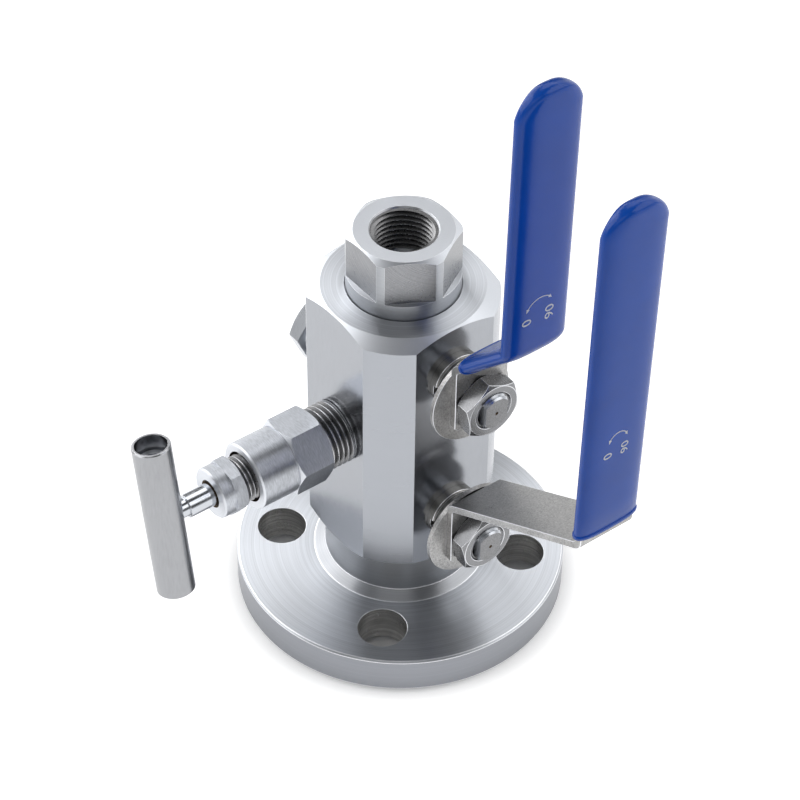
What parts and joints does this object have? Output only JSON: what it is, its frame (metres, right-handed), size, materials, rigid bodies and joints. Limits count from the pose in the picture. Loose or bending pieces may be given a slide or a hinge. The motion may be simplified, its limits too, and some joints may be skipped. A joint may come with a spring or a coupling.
{
  "type": "double block and bleed valve",
  "caption": "Flanged stainless block valve with a pair of lever-turned ball valves in line, a side needle valve with a T-bar to bleed between them, and a threaded outlet.",
  "frame": {"origin": "centre of the flange's raised face, where it meets the mating flange's gasket", "axes": "+Z along the flow axis from the flange to the threaded end; +X to the side of both ball valve stems; -Y to the side of the bleed valve; -X to the side of the vent plug"},
  "size_m": [0.1545, 0.149, 0.2383],
  "materials": {
    "body_steel": "satin machined",
    "turned_steel": "fine turned",
    "lever_steel": "bead blasted",
    "blue_vinyl": "satin dipped vinyl",
    "white_ptfe": "matte"
  },
  "bodies": {
    "body": {"valve_body": "body_steel", "flange_connector": "body_steel", "end_connector": "body_steel", "flange_seal": "white_ptfe", "end_seal": "white_ptfe", "lower_inlet_seat": "white_ptfe", "lower_outlet_seat": "white_ptfe", "upper_inlet_seat": "white_ptfe", "upper_outlet_seat": "white_ptfe", "lower_thrust_washer": "white_ptfe", "upper_thrust_washer": "white_ptfe", "lower_packing": "white_ptfe", "upper_packing": "white_ptfe", "lower_follower": "turned_steel", "upper_follower": "turned_steel", "lower_gland_nut": "turned_steel", "upper_gland_nut": "turned_steel", "lower_stop_pin": "lever_steel", "upper_stop_pin": "lever_steel", "bleed_bonnet": "turned_steel", "bleed_packing": "white_ptfe", "bleed_follower": "turned_steel", "bleed_gland_nut": "turned_steel", "vent_plug": "turned_steel"},
    "lower_valve": {"lower_ball": "turned_steel", "lower_stem": "turned_steel", "lower_stop_disc": "lever_steel", "lower_lever": "lever_steel", "lower_grip": "blue_vinyl", "lower_lever_nut": "lever_steel"},
    "upper_valve": {"upper_ball": "turned_steel", "upper_stem": "turned_steel", "upper_stop_disc": "lever_steel", "upper_lever": "lever_steel", "upper_grip": "blue_vinyl", "upper_lever_nut": "lever_steel"},
    "needle": {"bleed_needle": "turned_steel"},
    "bleed_handle": {"bleed_stem": "turned_steel", "t_bar": "turned_steel", "t_bar_screw": "lever_steel"}
  },
  "joints": [
    {"name": "lower_lever_turn", "type": "hinge", "parent": "body", "child": "lower_valve", "pos_m": [0.0365, 0, 0.05065], "axis": [-1, 0, 0], "range_deg": [0, 90]},
    {"name": "upper_lever_turn", "type": "hinge", "parent": "body", "child": "upper_valve", "pos_m": [0.0365, 0, 0.10795], "axis": [-1, 0, 0], "range_deg": [0, 90]},
    {"name": "needle_slide", "type": "slide", "parent": "body", "child": "needle", "axis": [0, -1, 0], "range_m": [0, 0.005]},
    {"name": "bleed_turn", "type": "hinge", "parent": "needle", "child": "bleed_handle", "pos_m": [0, -0.05, 0.0793], "axis": [0, -1, 0], "range_deg": [0, 1440]}
  ],
  "couplings": [
    {"joint": "needle_slide", "follows": "bleed_turn", "m_per_rad": 0.0001989}
  ]
}
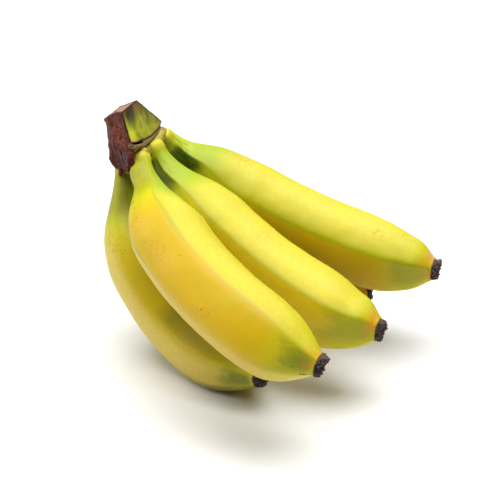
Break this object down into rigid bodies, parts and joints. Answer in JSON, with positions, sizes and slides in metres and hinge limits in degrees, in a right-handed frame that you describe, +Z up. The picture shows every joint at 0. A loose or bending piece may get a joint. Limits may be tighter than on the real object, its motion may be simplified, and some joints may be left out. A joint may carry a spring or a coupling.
{
  "type": "bunch of bananas",
  "caption": "Cut hand of ripe yellow bananas on a brown crown, lying on the bellies of its outer fruits, each with a dried flower end.",
  "frame": {"origin": "middle of the bounding box, on the surface that the bunch rests on", "axes": "+Z up; +X from the crown towards the tips of the right-hand fruits; -Y is the side that the upper fruits curve out to"},
  "size_m": [0.1885, 0.1764, 0.143],
  "materials": {
    "peel": "waxy satin banana peel, lemon to golden yellow, green at neck and tip, fine brown freckles",
    "crown_skin": "dry leathery red-brown crown with streaks, one smooth olive-green side and a pale dry cut top",
    "dried_flower": "rough, nearly black dried flower remnant with a pale brown ragged rim"
  },
  "bodies": {
    "root": {"crown": "crown_skin", "banana_right": "peel", "banana_middle": "peel", "banana_front": "peel", "banana_left": "peel", "banana_rear": "peel", "blossom_end_right": "dried_flower", "blossom_end_middle": "dried_flower", "blossom_end_front": "dried_flower", "blossom_end_left": "dried_flower", "blossom_end_rear": "dried_flower"}
  },
  "joints": []
}
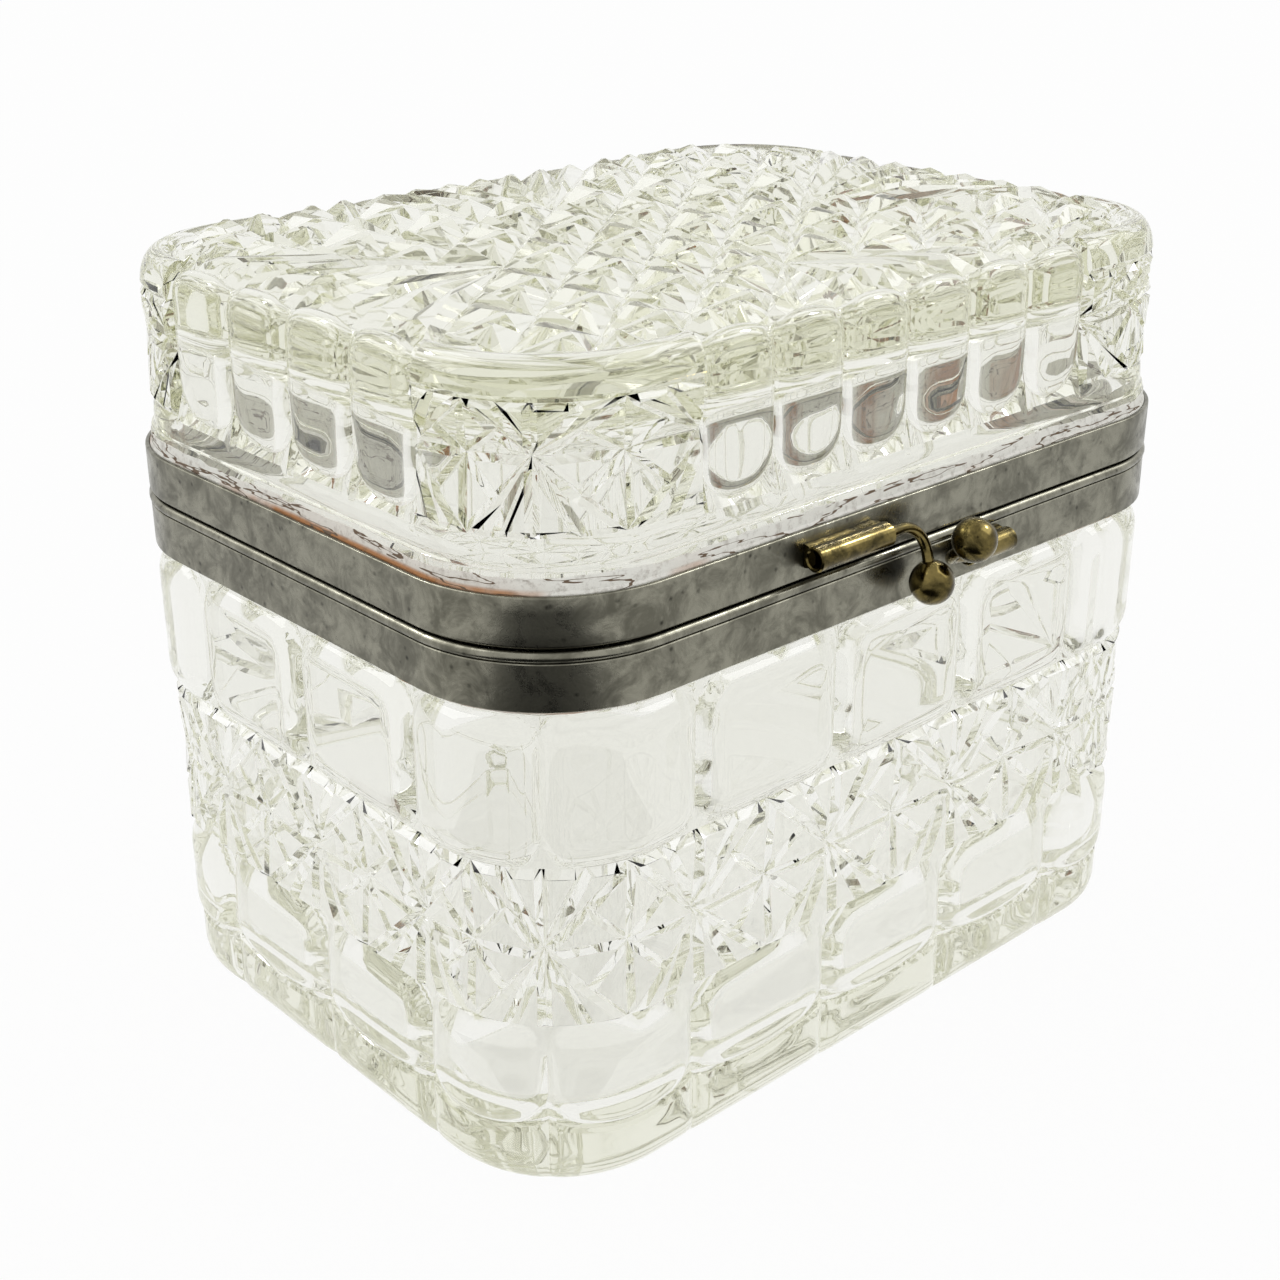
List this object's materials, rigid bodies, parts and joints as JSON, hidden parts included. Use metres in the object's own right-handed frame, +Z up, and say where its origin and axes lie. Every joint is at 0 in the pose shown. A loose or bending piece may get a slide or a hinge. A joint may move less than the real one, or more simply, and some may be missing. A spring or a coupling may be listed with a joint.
{
  "type": "glass casket box",
  "caption": "Pressed-glass casket with a hinged glass lid, metal rims bedded in plaster, and a sprung ball clasp at the front.",
  "frame": {"origin": "middle of the foot, on the surface the box stands on", "axes": "+X along the long front, to the right of a viewer facing the clasp; the clasp is at -Y and the hinge at +Y; +Z up"},
  "size_m": [0.1304, 0.1131, 0.1113],
  "materials": {
    "glass": "clear pressed glass, faint grey-green in the thick places",
    "rim_metal": "dull, worn nickel plate",
    "plaster": "matt, stained orange-brown where it shows",
    "brass": "old brass with dark patina"
  },
  "bodies": {
    "body": {"body_glass": "glass", "body_plaster": "plaster", "body_rim": "rim_metal", "body_hinge_leaf": "rim_metal", "hinge_pin": "brass", "body_clasp_sleeve": "brass"},
    "lid": {"lid_glass": "glass", "lid_plaster": "plaster", "lid_rim": "rim_metal", "lid_hinge_leaf": "rim_metal", "lid_clasp_sleeve": "brass"},
    "lid_clasp": {"lid_clasp_stem": "brass", "lid_clasp_ball": "brass"},
    "body_clasp": {"body_clasp_stem": "brass", "body_clasp_ball": "brass"}
  },
  "joints": [
    {"name": "lid_hinge", "type": "hinge", "parent": "body", "child": "lid", "pos_m": [0, 0.051, 0.077], "axis": [-1, 0, 0], "range_deg": [0, 100]},
    {"name": "lid_clasp_flex", "type": "hinge", "parent": "lid", "child": "lid_clasp", "pos_m": [-0.008, -0.0503, 0.08035], "axis": [1, 0, 0], "range_deg": [-8, 5], "stiffness_Nm_per_rad": 0.15},
    {"name": "body_clasp_flex", "type": "hinge", "parent": "body", "child": "body_clasp", "pos_m": [0.0082, -0.0503, 0.07335], "axis": [1, 0, 0], "range_deg": [-6, 8], "stiffness_Nm_per_rad": 0.15}
  ]
}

++++++++++

## Problem description
What is the number of lines in the records that contain the word "bending"? Answer with the number and nothing else.

## The response
3